Russia was always an anomaly; adding them to the group was more an aspirational goal than a practical one, so it's no wonder that fell apart.
SK makes a lot of sense and doesn't even need the justification ("should have another asian member"), though its per capita is far behind the others. Compare that to Australia (also a Quad member) which has a higher per capita gdp than most G7 members and an economy around the same size as SK's -- it's not really big enough on those other topics to be worth adding to the Gn).
also as a partner India are a much more strategic pick. They are wavering between the two worlds that are shaping up. South korea has essentially already chosen (north korea pretty much made their choice for them), adding them wont do anything more diplomatically
Yeah, its not like anyone in the G-7 or the broader Western community makes and sells military equipment to countries that are aligned with them, so they are stuck permanently with Russia, making it impractical to switch alignments.

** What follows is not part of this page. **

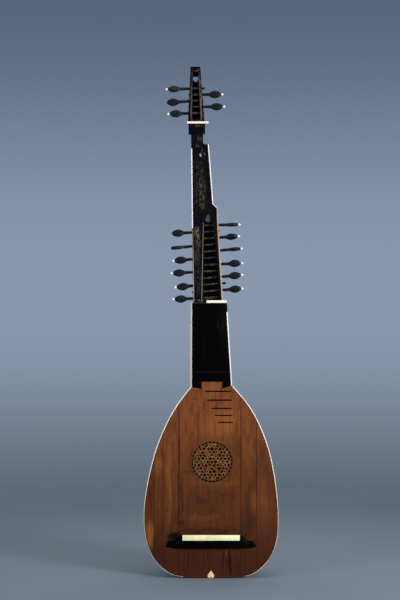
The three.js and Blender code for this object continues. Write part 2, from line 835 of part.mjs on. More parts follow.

Article 6 and its specification of geographic scope has been changed with new members before [0], it can be again.
Article 10 is kind of irrelevant, since it takes a unanimity to admit a new European member, and the members can also unanimously adopt any changes to the treaty they feel like, so the limitation to European new members is more symbolic than anything.
Alternatively, the NATO members with, say, Asia-Pacific territories could just form a whole new alliance with each other and friendly countries in the region, structurally similar to NATO but focused in that region (say, the Asia-Pacific Treaty Organization), and each alliance could even have the other’s non-common members as non-member partners.
It’s a dying country, with lowest fertility rate in the world and an ultra conservative president backed by evangelical nutjobs. I know they are quite good partner and they tend to listen to us when we need to contain China but still I think they peaked. They will probably end up similarly to Japan with several lost decades.
That aside, this guy is proficient in 7 languages, pretty impressive!